On Monday we raced to the Basel train station and snagged the morning ride to Thun: a small city in the Alps nestled at the end of a long lake named Thunersee (original, I know). But there was a lot to see on Thunersee, so we boarded a steamboat with a real paddle wheel and zigzagged across the lake on our way to Interlaken (literally, between the lakes). For all you boaters out there: my admiration for the Swiss began on this ride as I watched the captain dock the boat by jiggling and reversing the paddle wheels until the whole steamer feathered up beside her pilings.

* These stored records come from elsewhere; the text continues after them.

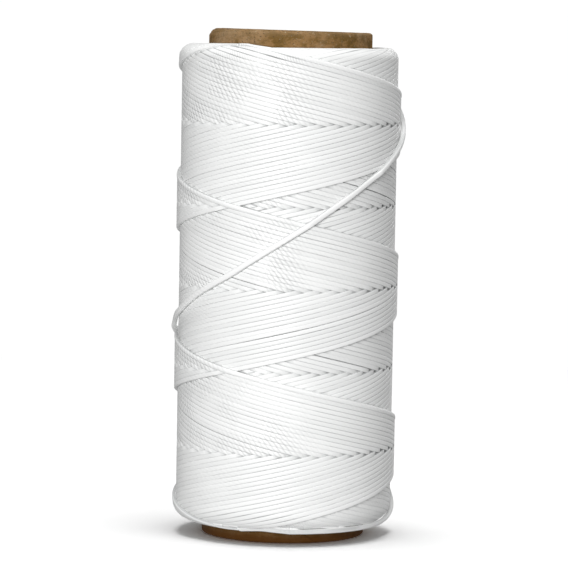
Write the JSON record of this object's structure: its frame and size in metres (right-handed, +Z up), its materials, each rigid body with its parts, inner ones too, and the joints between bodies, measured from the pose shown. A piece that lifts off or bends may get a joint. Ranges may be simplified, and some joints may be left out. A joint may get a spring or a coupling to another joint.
{
  "type": "waxed thread spool",
  "caption": "Cross-wound white waxed thread on a plain brown paper tube with no flanges, its loose end wound steeply up over the outside.",
  "frame": {"origin": "centre of the tube's bottom rim, on the axis of the bore", "axes": "+Z up along the tube's axis towards its upper rim, -Y towards the viewer, +X to the viewer's right"},
  "size_m": [0.0525, 0.0529, 0.116],
  "materials": {
    "tube_body": "matte",
    "tube_wrap": "matte",
    "thread": "waxed satin"
  },
  "bodies": {
    "root": {"core_liner_ply": "tube_body", "core_body_ply_1": "tube_body", "core_body_ply_2": "tube_body", "core_body_ply_3": "tube_body", "core_outer_ply": "tube_wrap", "thread_starting_end": "thread", "thread_inner_layers": "thread", "thread_outer_layers": "thread", "thread_last_rising_pass": "thread", "thread_last_falling_pass": "thread", "thread_running_end": "thread"}
  },
  "joints": []
}
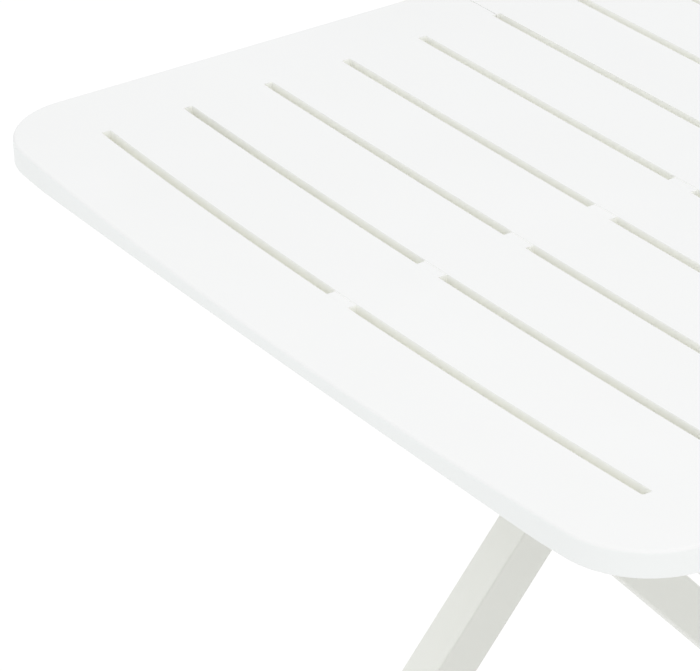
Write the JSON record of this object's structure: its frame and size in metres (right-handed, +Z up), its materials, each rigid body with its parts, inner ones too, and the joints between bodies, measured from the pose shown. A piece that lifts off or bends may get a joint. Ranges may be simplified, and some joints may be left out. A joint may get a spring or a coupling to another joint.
{
  "type": "folding picnic table",
  "caption": "White plastic folding table: slatted top in two hinged halves with rounded corners, on two crossing leg frames.",
  "frame": {"origin": "on the floor, under the middle of the top, table open", "axes": "+Z up, +X along the slots and the seam, +Y across the seam from the near half to the far half"},
  "size_m": [0.72, 0.807, 0.7],
  "materials": {
    "top_white": "satin moulded polypropylene, fine grain",
    "leg_white": "satin moulded polypropylene",
    "foot_white": "matt moulded shoe",
    "fitting_white": "satin moulded fitting",
    "pin_steel": "plain zinc plated"
  },
  "bodies": {
    "outer_frame": {"outer_leg_left": "leg_white", "outer_leg_right": "leg_white", "outer_foot_left": "foot_white", "outer_foot_right": "foot_white", "outer_pivot_cap_left": "fitting_white", "outer_pivot_cap_right": "fitting_white", "outer_low_bar": "leg_white", "outer_high_bar": "leg_white"},
    "near_half": {"near_top": "top_white", "near_bracket_left": "fitting_white", "near_bracket_right": "fitting_white", "near_pin_left": "pin_steel", "near_pin_right": "pin_steel", "near_seam_leaf_left": "fitting_white", "near_seam_leaf_right": "fitting_white", "seam_pin_left": "pin_steel", "seam_pin_right": "pin_steel"},
    "far_half": {"far_top": "top_white", "far_bracket_left": "fitting_white", "far_bracket_right": "fitting_white", "far_pin_left": "pin_steel", "far_pin_right": "pin_steel", "far_seam_leaf_left": "fitting_white", "far_seam_leaf_right": "fitting_white"},
    "inner_frame": {"inner_leg_left": "leg_white", "inner_leg_right": "leg_white", "inner_foot_left": "foot_white", "inner_foot_right": "foot_white", "inner_pivot_cap_left": "fitting_white", "inner_pivot_cap_right": "fitting_white", "inner_low_bar": "leg_white", "inner_high_bar": "leg_white"}
  },
  "joints": [
    {"name": "near_top_hinge", "type": "hinge", "parent": "outer_frame", "child": "near_half", "pos_m": [0, -0.285, 0.66], "axis": [1, 0, 0], "range_deg": [0, 122.5]},
    {"name": "seam_hinge", "type": "hinge", "parent": "near_half", "child": "far_half", "pos_m": [0, 0, 0.67], "axis": [1, 0, 0], "range_deg": [-168, 0]},
    {"name": "far_top_hinge", "type": "hinge", "parent": "far_half", "child": "inner_frame", "pos_m": [0, 0.285, 0.66], "axis": [1, 0, 0], "range_deg": [0, 122.5]}
  ],
  "couplings": [
    {"joint": "seam_hinge", "follows": "near_top_hinge", "ratio": -1.3714},
    {"joint": "far_top_hinge", "follows": "near_top_hinge", "ratio": 1}
  ]
}
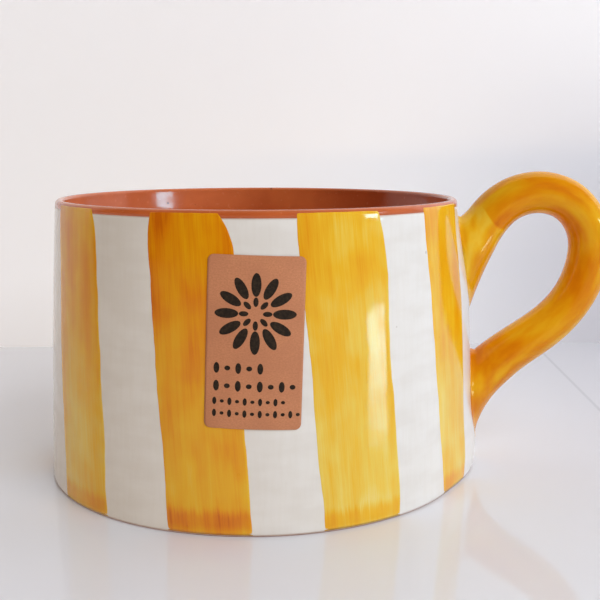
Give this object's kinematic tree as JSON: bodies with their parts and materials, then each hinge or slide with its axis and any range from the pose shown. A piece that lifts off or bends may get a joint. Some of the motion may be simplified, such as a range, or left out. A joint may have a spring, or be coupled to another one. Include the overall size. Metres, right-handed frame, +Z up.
{
  "type": "mug",
  "caption": "Low, wide terracotta mug with a coil ear handle, white glaze with upright yellow brushed strokes, and a kraft paper label.",
  "frame": {"origin": "centre of the flat underside, on the vessel's axis, where the mug stands on the table", "axes": "+Z up along the vessel's axis, +X from the axis out through the handle, +Y to the left when looking out along the handle; the label faces -Y"},
  "size_m": [0.1469, 0.1081, 0.0765],
  "materials": {
    "terracotta": "bare fired red clay",
    "clear_glaze": "clear gloss glaze over red clay",
    "white_glaze": "gloss white glaze",
    "yellow_glaze": "brushed yellow glaze, amber where it pools",
    "kraft_paper": "matt printed kraft paper"
  },
  "bodies": {
    "root": {"body": "terracotta", "clear_liner_glaze": "clear_glaze", "white_glaze": "white_glaze", "handle": "terracotta", "handle_glaze": "yellow_glaze", "upper_handle_joint": "yellow_glaze", "lower_handle_joint": "yellow_glaze", "stroke_1": "yellow_glaze", "stroke_2": "yellow_glaze", "stroke_3": "yellow_glaze", "stroke_4": "yellow_glaze", "stroke_5": "yellow_glaze", "stroke_6": "yellow_glaze", "stroke_7": "yellow_glaze", "stroke_8": "yellow_glaze", "stroke_9": "yellow_glaze", "paper_label": "kraft_paper"}
  },
  "joints": []
}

The clouds were low and obscured the mountain peaks, but the lake shores were clear and we could easily see toy villages nestled on green slopes with toy trains running between them. It was all real, of course, but the sheer size of the surrounding terrain reduced everything to toy-sized caricatures. Once we disembarked in Interlaken, the rain chased us around town as we searched for a bowl of hot soup. If München was full of Turks, Interlaken is full of Indians. Hunger got the best of us and we settled for spicy curry at the Taj Majal, a restaurant decorated with colored Christmas lights and cheap posters. Later, our hotel manager (an Englishman and my informant of Swiss culture) explained that many of the most famous Bollywood films are made in Switzerland, so much so that the Indians rival the Chinese as the number one spenders in Switzerland.

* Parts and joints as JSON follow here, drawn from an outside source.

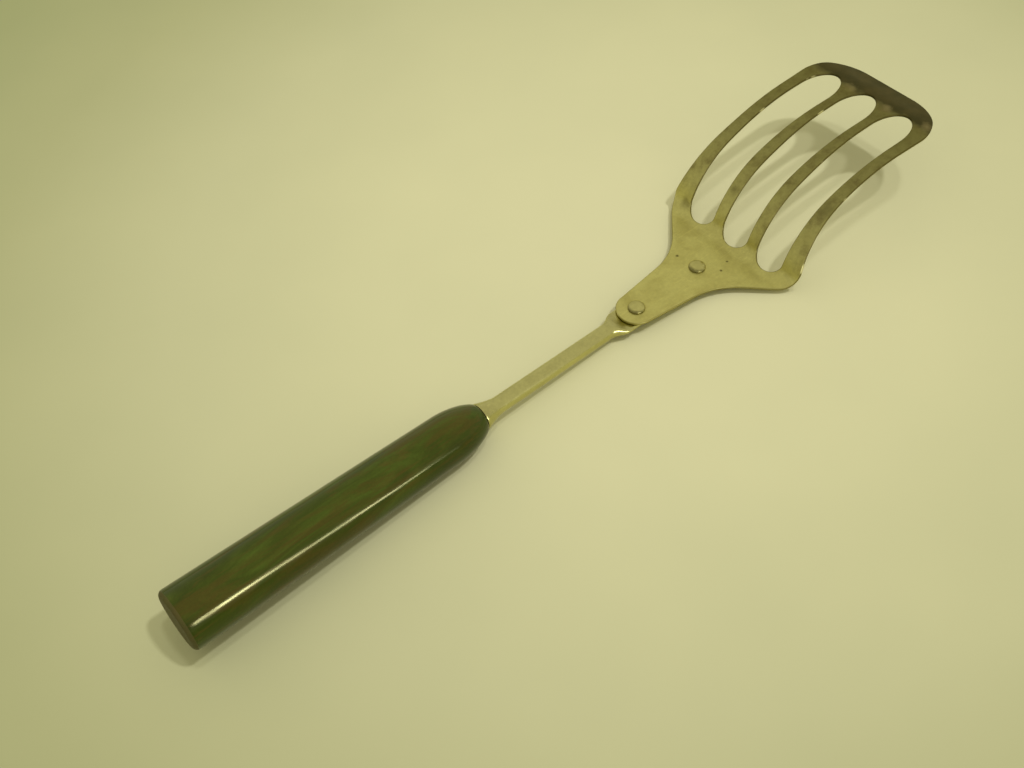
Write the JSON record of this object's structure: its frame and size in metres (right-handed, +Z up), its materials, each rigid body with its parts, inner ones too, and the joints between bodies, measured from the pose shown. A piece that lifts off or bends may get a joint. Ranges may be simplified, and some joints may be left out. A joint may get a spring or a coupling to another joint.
{
  "type": "slotted kitchen turner",
  "caption": "Slotted turner with a bent steel blade riveted to a tubular shank and a tapered green moulded handle, for lifting and draining food.",
  "frame": {"origin": "middle of the footprint, on the surface that the turner lies on", "axes": "+X from the handle towards the lip of the blade, +Y to the left, +Z up; the tool lies nose down by about 3.8 degrees, as it comes to rest"},
  "size_m": [0.3158, 0.0608, 0.0294],
  "materials": {
    "handle": "polished cast phenolic, dark green with brown marbling along its length",
    "tang": "plain drawn steel rod, out of sight",
    "shank": "bright rolled tube with light wear",
    "blade": "plain sheet, dulled and lightly tarnished, with a few small pits",
    "rivets": "plain steel, polished by wear on the heads"
  },
  "bodies": {
    "root": {"handle": "handle", "tang": "tang", "shank": "shank", "blade": "blade", "rear_rivet": "rivets", "front_rivet": "rivets"}
  },
  "joints": []
}
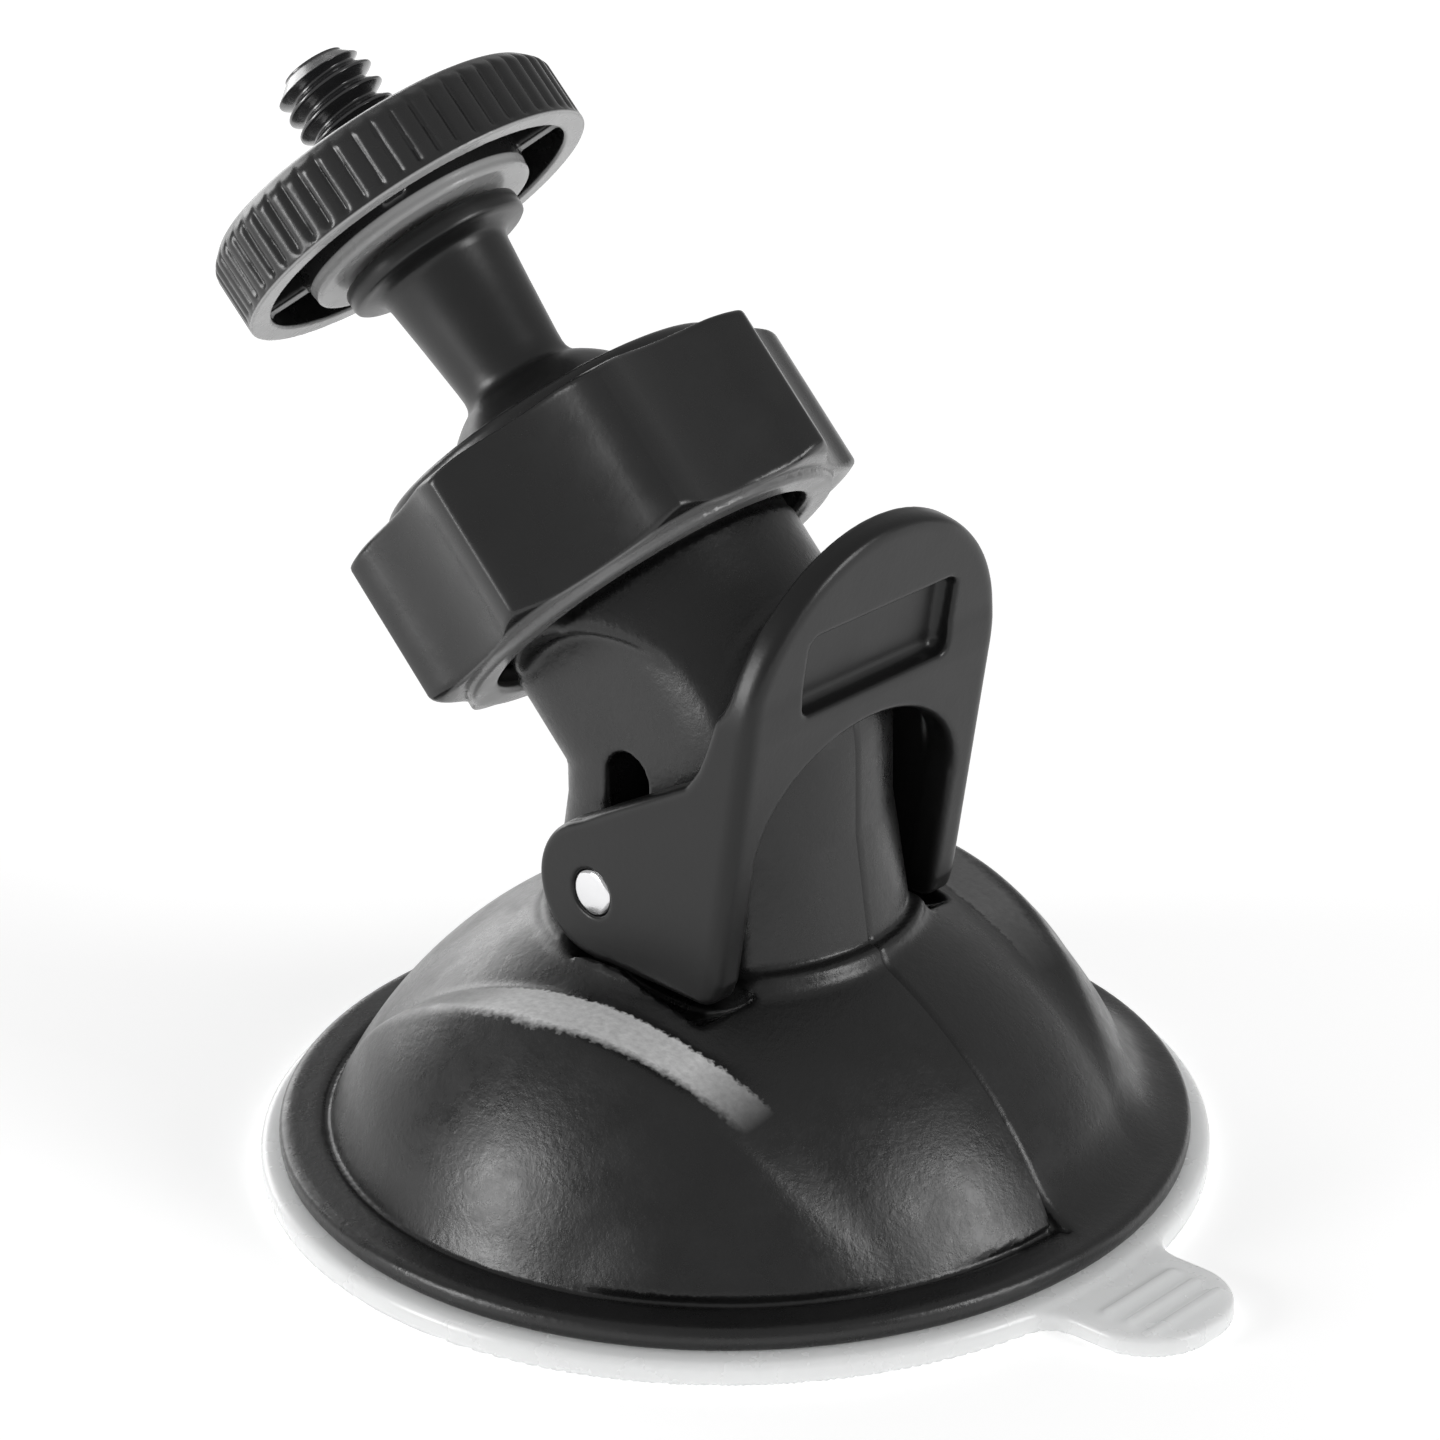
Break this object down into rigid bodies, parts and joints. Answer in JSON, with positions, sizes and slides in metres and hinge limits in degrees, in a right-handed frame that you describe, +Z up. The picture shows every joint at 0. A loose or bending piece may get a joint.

We'd planned on spending a single night at the Mittaghorn hotel in Gimmelwald, a nose-bleed of a village with seventy people that requires a train, a bus, and a cable car to reach. But the quaint scene and our beautifully rustic room stole our hearts and we hastily booked a second night, despite the foggy weather and obscured views. I don't know how to begin describing our hiking exploits. Go watch Heidi and combine it with Lord of the Rings, and you might get the idea. Carly asked, as we tucked into our twin beds with cows bells ringing in the street below us, how I was going to sum up our eight-hour day in the mountains. "Some descriptions, I guess," I said. Ha! Such descriptions have taken books. But...

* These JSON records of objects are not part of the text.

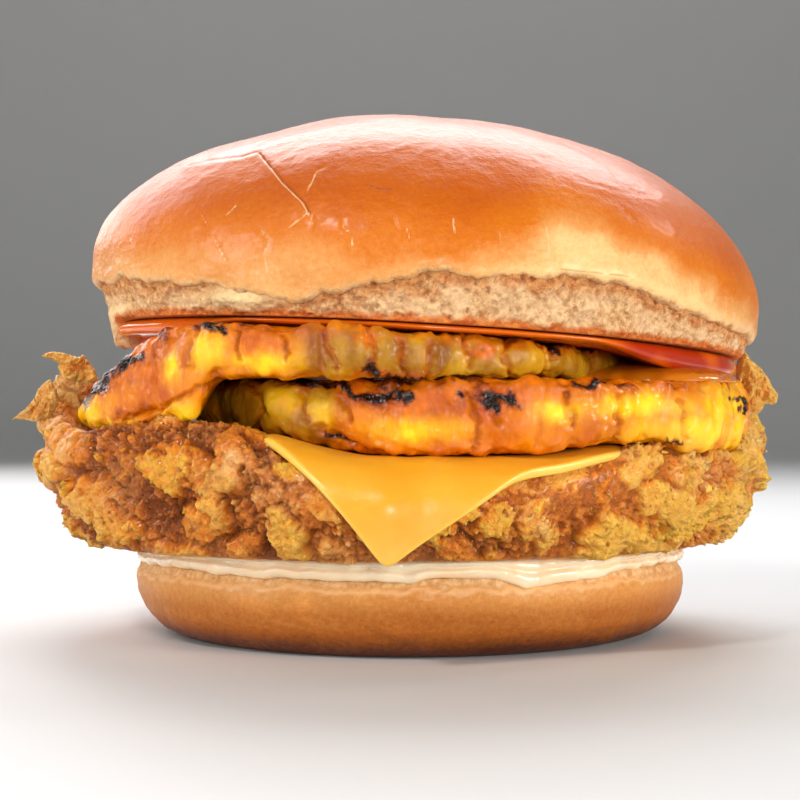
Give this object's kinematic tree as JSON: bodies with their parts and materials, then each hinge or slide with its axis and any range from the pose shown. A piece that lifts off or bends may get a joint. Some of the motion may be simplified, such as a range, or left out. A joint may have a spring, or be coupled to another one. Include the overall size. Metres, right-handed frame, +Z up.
{
  "type": "chicken burger",
  "caption": "Chicken burger: domed glossy bun over grilled pineapple, melted cheese with one hanging corner, craggy fried fillet, cream sauce and red glaze.",
  "frame": {"origin": "on the flat foot of the bun's heel, 1.6 mm left of its middle, under the middle of the burger", "axes": "+Z up through the layers; -Y is the front, where the cheese's corner hangs; +X is the right, the way the crown leans"},
  "size_m": [0.1299, 0.1194, 0.085],
  "materials": {
    "heel_crust": "satin",
    "cream": "gloss",
    "breading": "satin",
    "cheese": "satin",
    "pineapple": "gloss",
    "glaze": "gloss",
    "crown_crust": "satin"
  },
  "bodies": {
    "root": {"bun_heel": "heel_crust", "cream_sauce": "cream", "chicken_fillet": "breading", "cheese_slice": "cheese", "pineapple_lower": "pineapple", "pineapple_upper": "pineapple", "red_glaze": "glaze", "bun_crown": "crown_crust"}
  },
  "joints": []
}
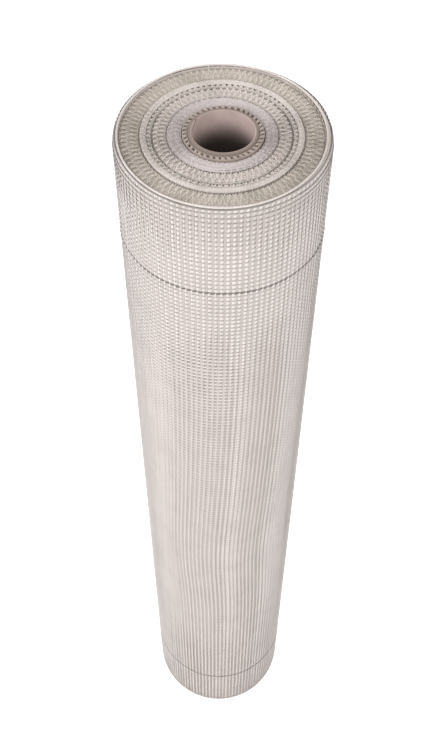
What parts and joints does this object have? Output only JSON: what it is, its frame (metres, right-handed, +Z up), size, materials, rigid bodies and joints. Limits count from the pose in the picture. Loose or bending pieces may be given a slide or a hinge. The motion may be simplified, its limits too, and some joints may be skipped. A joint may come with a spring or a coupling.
{
  "type": "fiberglass mesh roll",
  "caption": "Upright roll of open-weave white glass-fibre mesh wound on a cardboard tube, for reinforcing render and plaster",
  "frame": {"origin": "centre of the lower end, on the surface that the roll stands on", "axes": "+Z up along the roll's axis, towards the end that the picture shows; -Y towards the viewer"},
  "size_m": [0.1746, 0.1746, 1],
  "materials": {
    "fiberglass_mesh": "matte",
    "cardboard": "matte"
  },
  "bodies": {
    "root": {"mesh_roll": "fiberglass_mesh", "core_tube": "cardboard"}
  },
  "joints": []
}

The near-vertical pastures were alive with wild flowers; small heads of yellow, white, purple, blue, and red  hung heavy with mist and dripped into the tangle of grass beneath. Brooks tumbled down every crease of the earth's mantle; waterfalls launched off every step and dropped from impossible heights. Some streams fell so far that they turned completely to mist before reforming on the rocks below. The cloud cover forced us to notice the details instead of the overwhelming panoramic views seen on postcards, but looking across the valleys we lost all perspective anyway and felt almost a giddy sense of vertigo.  The mists added an ominous air as they swirled to reveal strange new rock faces and jutting, stern shoulders. Carly reviewed several pictures and huffed. "These pictures just look like dumb rocks. There is just no way to capture the perspective." And it's true. You really have to be there to understand.

We followed a river up to its source: a large canyon with no fewer than a dozen waterfalls and slabs of glacial snow. Years of melted avalanches had left piles of black rock behind, so the whole scene felt mysterious and prehistoric. Continuing upwards, we heard the deep tones of cow bells long before we caught up to them in the mist: the locals, taking their small herds up to the high pastures for the summer. Consequently, the trail was slippery, muddy, and loaded with liquified grass. By the time we cleared the tree line and zig-zagged up an endless slope, we were more than ready for the hot meal that awaited us at Rotstokhütte, a solitary cabin manned by a solitary cook. Best. Food. Ever.

We ate dinner back in our village, hiking down trails so steep that at times we seemed to be headed for a precipice. In 'downtown' Gimmelwald (a hundred meters down mountain from our hotel) we snuggled into a basement restaurant and enjoyed food service from Englishmen that reminded us of hobbits. On the way home, we mutually decided that four nights in Switzerland was not nearly enough.

I must come back here. For the sake of my soul.

1 comment:

  1. J, A and I stayed in Gimmelwald on our tour of Europe. Although, we chose to stay in the barn hostel. :) I can picture where you are although the sun was bright and that's where I got my worst ever sunburn.